■ GIVEN TASK
What is the number of lines containing the word "bodies"? Give that number alone.

■ DATASET SECTION
◆ ◆ ◆

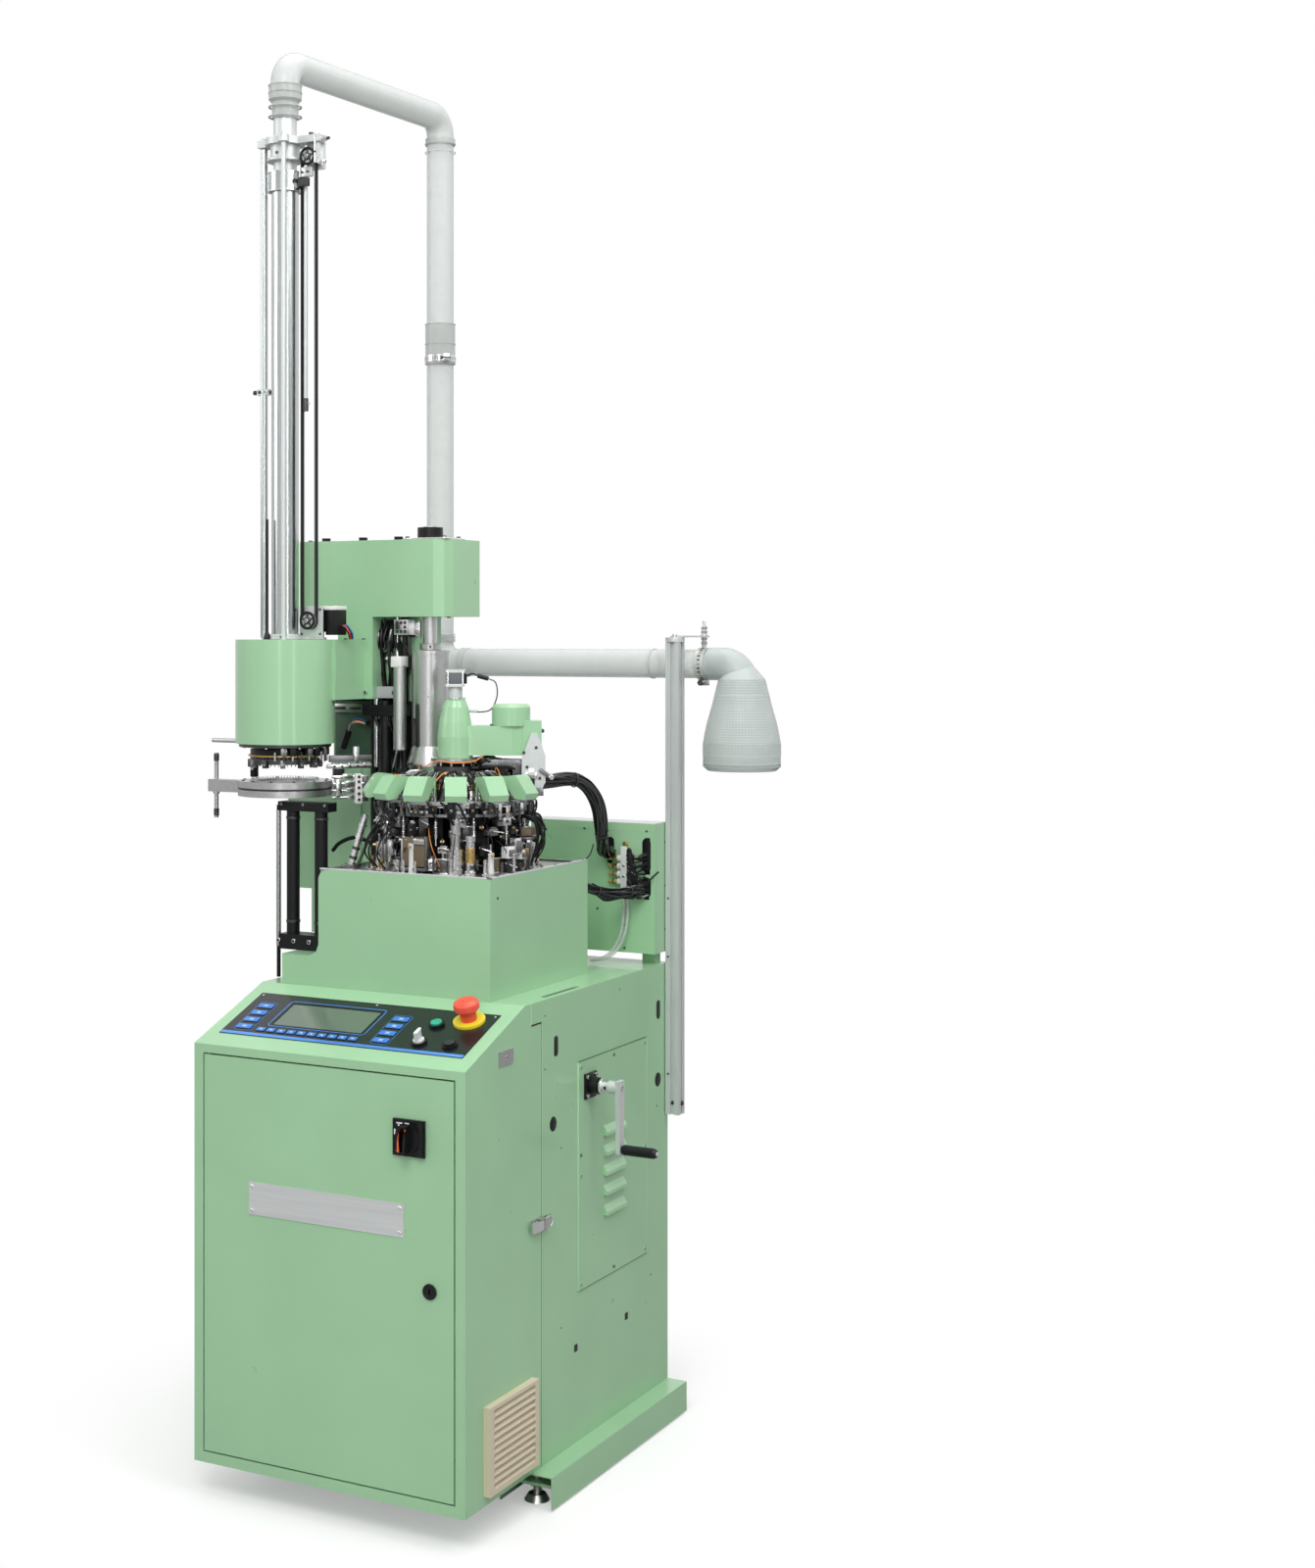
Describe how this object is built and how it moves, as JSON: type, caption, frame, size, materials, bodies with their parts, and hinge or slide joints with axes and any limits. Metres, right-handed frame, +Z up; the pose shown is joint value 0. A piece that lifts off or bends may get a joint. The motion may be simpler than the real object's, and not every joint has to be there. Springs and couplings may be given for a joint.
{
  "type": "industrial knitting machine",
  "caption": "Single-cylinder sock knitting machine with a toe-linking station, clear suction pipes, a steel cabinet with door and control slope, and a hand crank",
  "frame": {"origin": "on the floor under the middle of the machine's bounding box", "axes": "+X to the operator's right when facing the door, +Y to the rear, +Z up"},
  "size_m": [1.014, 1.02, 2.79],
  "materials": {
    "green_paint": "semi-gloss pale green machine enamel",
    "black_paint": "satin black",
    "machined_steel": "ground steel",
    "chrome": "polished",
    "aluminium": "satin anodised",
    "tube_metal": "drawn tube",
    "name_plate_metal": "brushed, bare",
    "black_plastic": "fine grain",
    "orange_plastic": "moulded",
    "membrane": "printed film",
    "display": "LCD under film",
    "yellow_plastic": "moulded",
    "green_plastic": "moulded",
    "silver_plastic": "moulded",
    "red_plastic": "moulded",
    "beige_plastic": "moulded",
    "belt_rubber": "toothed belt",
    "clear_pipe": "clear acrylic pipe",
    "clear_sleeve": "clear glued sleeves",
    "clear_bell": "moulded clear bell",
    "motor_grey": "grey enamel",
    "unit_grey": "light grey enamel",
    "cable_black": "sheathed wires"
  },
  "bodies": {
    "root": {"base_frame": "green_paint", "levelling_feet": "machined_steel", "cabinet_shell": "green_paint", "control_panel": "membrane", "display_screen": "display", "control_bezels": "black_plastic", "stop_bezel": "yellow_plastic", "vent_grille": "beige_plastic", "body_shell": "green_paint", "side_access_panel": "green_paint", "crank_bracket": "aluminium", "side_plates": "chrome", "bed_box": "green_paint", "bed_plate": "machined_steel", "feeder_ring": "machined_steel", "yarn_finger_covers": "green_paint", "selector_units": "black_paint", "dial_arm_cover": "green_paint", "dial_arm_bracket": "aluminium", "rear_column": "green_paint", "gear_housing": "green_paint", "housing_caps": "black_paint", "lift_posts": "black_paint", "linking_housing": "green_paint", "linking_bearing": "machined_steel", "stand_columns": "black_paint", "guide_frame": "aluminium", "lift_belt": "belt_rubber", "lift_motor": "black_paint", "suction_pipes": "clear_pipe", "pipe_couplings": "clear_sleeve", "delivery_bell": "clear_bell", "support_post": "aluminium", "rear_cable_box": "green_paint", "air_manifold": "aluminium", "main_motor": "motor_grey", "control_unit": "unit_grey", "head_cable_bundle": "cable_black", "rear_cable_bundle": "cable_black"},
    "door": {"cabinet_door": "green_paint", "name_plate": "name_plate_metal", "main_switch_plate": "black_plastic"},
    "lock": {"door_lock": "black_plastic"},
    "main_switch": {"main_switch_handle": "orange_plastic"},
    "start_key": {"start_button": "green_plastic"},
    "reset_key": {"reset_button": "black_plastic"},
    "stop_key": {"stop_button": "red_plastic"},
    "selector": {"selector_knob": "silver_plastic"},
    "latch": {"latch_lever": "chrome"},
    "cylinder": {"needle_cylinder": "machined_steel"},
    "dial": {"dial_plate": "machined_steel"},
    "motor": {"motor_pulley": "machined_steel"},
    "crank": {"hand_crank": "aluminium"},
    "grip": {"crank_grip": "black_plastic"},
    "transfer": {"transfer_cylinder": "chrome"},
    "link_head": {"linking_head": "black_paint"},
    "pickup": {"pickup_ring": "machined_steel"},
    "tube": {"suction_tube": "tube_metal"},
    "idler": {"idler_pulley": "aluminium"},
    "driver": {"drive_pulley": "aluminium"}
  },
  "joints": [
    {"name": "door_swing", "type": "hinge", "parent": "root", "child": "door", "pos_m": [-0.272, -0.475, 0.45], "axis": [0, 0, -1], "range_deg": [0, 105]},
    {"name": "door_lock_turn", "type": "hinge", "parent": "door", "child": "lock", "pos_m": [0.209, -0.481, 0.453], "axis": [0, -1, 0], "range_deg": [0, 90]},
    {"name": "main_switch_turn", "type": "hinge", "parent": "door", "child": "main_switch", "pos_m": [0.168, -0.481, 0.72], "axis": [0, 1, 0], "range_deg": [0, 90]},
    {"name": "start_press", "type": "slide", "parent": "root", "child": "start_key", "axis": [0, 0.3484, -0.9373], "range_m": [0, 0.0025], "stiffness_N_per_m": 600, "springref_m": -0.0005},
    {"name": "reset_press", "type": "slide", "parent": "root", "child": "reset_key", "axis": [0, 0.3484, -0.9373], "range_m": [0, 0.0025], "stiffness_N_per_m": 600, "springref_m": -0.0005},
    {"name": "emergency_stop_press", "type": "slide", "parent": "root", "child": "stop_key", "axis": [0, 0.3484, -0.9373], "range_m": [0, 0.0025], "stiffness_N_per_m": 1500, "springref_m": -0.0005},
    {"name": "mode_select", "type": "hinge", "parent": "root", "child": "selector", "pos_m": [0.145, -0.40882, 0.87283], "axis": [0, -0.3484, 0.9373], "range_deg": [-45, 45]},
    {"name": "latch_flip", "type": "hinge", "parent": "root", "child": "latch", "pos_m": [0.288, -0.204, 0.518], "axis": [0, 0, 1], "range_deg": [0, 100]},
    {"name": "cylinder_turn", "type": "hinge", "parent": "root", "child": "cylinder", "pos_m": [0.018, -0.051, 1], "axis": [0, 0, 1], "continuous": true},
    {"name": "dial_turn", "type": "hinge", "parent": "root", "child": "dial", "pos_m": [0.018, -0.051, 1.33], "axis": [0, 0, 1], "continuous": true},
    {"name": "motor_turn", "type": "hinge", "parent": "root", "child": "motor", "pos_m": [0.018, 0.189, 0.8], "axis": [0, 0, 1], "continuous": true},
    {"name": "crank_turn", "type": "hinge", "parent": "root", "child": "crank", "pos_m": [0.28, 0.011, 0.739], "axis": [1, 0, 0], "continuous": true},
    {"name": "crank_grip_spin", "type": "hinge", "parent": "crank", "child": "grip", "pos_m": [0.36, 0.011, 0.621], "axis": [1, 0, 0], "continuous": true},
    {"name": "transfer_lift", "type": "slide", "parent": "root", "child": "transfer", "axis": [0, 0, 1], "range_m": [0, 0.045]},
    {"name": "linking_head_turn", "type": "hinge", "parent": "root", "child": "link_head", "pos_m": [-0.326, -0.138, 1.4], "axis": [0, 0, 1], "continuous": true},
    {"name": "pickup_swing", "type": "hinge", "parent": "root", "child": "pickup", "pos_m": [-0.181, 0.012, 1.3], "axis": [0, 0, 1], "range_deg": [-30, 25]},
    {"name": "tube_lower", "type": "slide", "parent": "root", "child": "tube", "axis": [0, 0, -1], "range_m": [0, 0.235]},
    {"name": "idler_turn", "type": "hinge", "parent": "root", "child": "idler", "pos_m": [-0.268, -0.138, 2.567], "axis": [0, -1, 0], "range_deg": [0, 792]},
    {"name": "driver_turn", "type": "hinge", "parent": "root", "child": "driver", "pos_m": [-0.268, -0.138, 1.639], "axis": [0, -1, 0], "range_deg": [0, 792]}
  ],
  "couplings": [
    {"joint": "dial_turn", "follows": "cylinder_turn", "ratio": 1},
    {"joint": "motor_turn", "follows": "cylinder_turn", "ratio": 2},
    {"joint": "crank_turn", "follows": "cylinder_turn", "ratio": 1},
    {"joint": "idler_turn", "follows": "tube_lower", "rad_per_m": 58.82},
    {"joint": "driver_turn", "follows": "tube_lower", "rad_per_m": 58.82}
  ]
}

◆ ◆ ◆

■ CORRECT RESPONSE
2